Repeat exactly the lines between and including those that contain "obj.parent = empty" and "FAR_CLIP = 60.0". Output no other line.

____

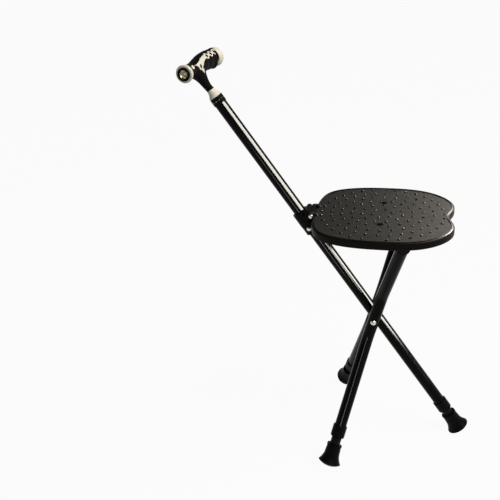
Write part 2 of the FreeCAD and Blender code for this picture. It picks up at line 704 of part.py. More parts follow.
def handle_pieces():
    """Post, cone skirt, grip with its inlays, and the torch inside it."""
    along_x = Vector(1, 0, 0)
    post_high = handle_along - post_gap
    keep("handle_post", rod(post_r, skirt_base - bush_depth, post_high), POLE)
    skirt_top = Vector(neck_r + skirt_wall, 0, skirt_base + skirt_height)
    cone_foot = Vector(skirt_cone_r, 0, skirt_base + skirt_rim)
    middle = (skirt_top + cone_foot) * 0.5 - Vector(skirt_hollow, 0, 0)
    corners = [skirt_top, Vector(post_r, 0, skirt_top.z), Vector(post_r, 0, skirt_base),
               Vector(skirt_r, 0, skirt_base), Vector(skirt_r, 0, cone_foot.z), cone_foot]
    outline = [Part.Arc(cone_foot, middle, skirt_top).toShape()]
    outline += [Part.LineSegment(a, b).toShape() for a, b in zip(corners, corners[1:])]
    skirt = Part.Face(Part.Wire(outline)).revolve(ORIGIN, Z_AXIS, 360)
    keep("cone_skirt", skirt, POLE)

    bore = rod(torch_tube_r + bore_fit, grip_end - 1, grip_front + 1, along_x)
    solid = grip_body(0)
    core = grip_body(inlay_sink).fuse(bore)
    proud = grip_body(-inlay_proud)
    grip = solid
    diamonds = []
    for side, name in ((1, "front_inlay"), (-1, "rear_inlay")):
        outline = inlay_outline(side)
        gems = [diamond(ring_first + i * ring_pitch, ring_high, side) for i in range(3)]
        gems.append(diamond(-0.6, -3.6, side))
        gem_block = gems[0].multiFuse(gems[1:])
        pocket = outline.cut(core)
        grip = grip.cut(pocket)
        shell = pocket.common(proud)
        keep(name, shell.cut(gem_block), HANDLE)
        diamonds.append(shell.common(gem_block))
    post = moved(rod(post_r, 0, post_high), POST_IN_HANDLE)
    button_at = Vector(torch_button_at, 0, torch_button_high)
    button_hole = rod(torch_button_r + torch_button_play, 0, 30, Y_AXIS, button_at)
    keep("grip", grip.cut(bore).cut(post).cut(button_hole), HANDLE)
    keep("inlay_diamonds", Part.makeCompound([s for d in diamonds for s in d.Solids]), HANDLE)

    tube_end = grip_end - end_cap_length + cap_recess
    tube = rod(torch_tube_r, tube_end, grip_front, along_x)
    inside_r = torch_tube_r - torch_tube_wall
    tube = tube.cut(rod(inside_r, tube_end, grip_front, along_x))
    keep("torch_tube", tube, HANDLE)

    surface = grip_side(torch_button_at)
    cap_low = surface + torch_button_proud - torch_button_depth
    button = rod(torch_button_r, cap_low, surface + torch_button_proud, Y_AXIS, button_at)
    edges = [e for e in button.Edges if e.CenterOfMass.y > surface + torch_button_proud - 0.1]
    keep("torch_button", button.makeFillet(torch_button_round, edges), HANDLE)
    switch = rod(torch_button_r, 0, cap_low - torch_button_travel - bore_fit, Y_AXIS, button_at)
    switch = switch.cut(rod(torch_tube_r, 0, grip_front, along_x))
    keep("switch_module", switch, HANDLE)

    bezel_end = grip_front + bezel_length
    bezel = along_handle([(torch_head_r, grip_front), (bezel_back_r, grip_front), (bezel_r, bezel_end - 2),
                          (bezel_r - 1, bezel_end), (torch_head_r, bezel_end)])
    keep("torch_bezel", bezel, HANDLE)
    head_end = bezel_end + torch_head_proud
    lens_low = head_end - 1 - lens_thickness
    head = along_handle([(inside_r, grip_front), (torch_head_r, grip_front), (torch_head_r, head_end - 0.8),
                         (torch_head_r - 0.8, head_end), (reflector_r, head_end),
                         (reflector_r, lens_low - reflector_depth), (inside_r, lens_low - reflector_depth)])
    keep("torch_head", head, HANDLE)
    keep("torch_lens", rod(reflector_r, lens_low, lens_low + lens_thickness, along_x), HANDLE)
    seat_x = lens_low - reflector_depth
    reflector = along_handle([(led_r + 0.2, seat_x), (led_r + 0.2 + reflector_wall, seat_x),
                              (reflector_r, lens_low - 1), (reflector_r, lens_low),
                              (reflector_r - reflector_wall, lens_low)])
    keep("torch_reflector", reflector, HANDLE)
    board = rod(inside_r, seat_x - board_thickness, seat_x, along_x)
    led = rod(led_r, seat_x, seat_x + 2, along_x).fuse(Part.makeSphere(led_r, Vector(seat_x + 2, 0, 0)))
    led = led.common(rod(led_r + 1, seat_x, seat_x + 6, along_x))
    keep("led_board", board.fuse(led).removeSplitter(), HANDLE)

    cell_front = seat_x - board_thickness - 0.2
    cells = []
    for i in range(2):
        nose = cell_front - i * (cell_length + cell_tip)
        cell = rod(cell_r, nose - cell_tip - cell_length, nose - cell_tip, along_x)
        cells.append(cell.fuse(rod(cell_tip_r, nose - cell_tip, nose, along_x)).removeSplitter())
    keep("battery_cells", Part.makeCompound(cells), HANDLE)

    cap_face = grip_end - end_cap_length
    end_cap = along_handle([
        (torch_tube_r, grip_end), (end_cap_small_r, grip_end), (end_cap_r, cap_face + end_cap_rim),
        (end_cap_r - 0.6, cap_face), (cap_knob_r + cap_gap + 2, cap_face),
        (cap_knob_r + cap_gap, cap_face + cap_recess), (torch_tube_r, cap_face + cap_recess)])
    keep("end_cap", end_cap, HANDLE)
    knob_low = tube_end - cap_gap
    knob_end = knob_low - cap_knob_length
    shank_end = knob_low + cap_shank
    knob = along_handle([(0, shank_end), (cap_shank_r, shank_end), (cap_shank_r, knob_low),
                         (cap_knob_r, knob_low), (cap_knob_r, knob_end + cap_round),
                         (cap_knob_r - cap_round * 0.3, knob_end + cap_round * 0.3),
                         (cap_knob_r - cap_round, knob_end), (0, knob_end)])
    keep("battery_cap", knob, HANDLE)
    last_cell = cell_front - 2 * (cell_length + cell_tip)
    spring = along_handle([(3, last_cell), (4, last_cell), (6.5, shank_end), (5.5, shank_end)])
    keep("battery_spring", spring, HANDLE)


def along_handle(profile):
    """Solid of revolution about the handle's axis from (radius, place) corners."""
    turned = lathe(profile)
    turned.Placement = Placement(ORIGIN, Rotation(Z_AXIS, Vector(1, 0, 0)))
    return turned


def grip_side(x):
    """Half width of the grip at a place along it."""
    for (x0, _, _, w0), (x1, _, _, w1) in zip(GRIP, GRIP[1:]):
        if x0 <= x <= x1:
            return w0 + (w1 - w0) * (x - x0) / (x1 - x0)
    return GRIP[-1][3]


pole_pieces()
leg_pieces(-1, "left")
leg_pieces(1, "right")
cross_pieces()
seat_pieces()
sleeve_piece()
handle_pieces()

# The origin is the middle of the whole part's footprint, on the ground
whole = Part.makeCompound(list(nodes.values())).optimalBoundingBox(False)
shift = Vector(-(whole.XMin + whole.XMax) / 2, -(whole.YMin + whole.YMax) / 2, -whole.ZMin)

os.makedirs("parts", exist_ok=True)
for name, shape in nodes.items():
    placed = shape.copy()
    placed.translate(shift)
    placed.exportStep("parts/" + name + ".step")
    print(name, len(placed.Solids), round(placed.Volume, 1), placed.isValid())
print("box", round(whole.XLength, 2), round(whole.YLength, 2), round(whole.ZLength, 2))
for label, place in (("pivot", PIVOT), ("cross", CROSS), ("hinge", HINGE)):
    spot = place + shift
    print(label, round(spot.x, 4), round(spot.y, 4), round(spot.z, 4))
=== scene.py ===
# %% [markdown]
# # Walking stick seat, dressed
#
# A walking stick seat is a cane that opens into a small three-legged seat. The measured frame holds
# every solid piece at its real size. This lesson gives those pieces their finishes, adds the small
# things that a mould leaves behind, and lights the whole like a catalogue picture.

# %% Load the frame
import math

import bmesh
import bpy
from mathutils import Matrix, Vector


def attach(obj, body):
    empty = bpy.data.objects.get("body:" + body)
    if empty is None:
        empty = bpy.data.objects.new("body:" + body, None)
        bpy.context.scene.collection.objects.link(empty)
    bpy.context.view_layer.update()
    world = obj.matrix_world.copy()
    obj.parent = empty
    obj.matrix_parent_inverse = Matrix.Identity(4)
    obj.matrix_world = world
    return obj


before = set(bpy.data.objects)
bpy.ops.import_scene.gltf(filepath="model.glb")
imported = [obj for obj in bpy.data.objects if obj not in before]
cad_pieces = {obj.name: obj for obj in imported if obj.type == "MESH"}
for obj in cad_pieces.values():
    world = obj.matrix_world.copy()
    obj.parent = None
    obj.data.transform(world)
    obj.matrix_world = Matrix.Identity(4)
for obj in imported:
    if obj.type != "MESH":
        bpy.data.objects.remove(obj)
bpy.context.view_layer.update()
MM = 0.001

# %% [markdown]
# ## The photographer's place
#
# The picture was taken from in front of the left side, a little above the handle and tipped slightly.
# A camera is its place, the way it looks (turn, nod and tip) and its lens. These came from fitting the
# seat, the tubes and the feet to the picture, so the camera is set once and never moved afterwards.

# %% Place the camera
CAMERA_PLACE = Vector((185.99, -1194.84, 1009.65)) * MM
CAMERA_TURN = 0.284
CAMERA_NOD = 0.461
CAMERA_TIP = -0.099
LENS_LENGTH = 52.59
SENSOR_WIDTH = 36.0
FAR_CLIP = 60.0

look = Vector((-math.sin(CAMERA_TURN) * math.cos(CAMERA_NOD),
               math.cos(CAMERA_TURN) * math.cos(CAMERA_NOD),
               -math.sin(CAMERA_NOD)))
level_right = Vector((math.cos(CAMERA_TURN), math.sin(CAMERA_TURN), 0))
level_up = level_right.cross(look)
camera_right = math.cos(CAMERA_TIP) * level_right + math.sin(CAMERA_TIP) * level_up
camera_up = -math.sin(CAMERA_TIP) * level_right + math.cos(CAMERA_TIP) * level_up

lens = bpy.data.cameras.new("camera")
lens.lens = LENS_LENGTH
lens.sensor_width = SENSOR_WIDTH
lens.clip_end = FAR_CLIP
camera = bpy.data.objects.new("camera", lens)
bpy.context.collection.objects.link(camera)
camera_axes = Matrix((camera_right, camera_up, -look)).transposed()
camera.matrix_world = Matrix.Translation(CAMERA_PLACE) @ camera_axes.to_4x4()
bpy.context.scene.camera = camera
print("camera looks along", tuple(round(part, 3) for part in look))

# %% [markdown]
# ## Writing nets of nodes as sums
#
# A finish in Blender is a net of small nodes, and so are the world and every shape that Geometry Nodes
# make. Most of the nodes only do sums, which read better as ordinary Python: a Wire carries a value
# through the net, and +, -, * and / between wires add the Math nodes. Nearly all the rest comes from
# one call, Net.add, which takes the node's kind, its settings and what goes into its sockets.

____

▶ RIGHT ANSWER
    obj.parent = empty
    obj.matrix_parent_inverse = Matrix.Identity(4)
    obj.matrix_world = world
    return obj


before = set(bpy.data.objects)
bpy.ops.import_scene.gltf(filepath="model.glb")
imported = [obj for obj in bpy.data.objects if obj not in before]
cad_pieces = {obj.name: obj for obj in imported if obj.type == "MESH"}
for obj in cad_pieces.values():
    world = obj.matrix_world.copy()
    obj.parent = None
    obj.data.transform(world)
    obj.matrix_world = Matrix.Identity(4)
for obj in imported:
    if obj.type != "MESH":
        bpy.data.objects.remove(obj)
bpy.context.view_layer.update()
MM = 0.001

# %% [markdown]
# ## The photographer's place
#
# The picture was taken from in front of the left side, a little above the handle and tipped slightly.
# A camera is its place, the way it looks (turn, nod and tip) and its lens. These came from fitting the
# seat, the tubes and the feet to the picture, so the camera is set once and never moved afterwards.

# %% Place the camera
CAMERA_PLACE = Vector((185.99, -1194.84, 1009.65)) * MM
CAMERA_TURN = 0.284
CAMERA_NOD = 0.461
CAMERA_TIP = -0.099
LENS_LENGTH = 52.59
SENSOR_WIDTH = 36.0
FAR_CLIP = 60.0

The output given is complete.